What Is JSON Formatting and Why Developers Use It
Learn what JSON formatting is, why readable JSON matters, and how developers use formatters when working with APIs and logs.
What JSON formatting means
JSON formatting is the process of turning compact or difficult-to-read JSON into a structured layout with indentation, line breaks and consistent spacing. The data itself does not change; only the presentation changes. This is useful because many APIs, logs and configuration files produce JSON in a minified form. A formatter makes it easier to understand objects, arrays, fields, nested values and repeated structures.
Why readable JSON matters
Readable JSON helps developers spot missing fields, unexpected values, type mismatches and incorrectly nested structures. When you are debugging an API response, a webhook payload or an integration test failure, a formatted view can save time because the shape of the data becomes clear immediately.
Formatting vs validation
Formatting and validation are related but different. Formatting improves readability. Validation checks whether the text is valid JSON syntax. A good JSON tool should do both: it should reject invalid JSON with a useful error and produce a clean formatted output when the input is valid.
Common JSON mistakes
Common mistakes include trailing commas, unquoted property names, single quotes instead of double quotes, missing closing braces, invalid escape characters and comments.
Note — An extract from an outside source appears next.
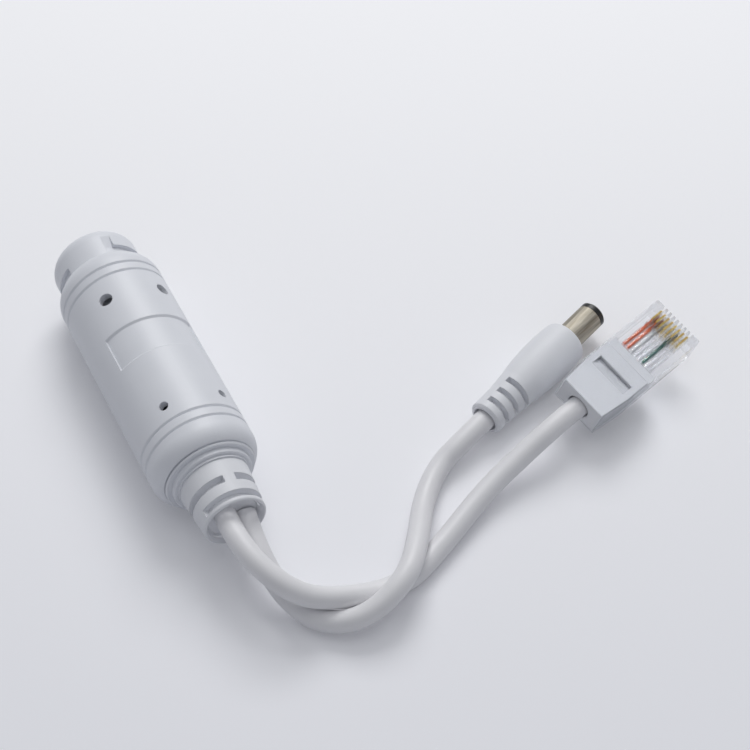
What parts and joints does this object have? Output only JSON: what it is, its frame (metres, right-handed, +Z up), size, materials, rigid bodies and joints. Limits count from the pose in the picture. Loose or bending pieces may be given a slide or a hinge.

JavaScript object syntax is not always valid JSON, so developers often discover that an object copied from code needs cleaning before it can be used as JSON.
Practical workflow
A typical workflow is to paste an API response into a formatter, inspect the structure, copy a nested field, then use the result in documentation, tests or a bug report. Formatting also makes it easier to compare payloads between environments such as development, staging and production.
Try the related tool
Use the JSON Formatter to test the concept directly in your browser.
Key takeaway
The best developer utilities are simple, focused and easy to verify. Use tools like these to speed up debugging and preparation work, but always review generated output before using it in production systems.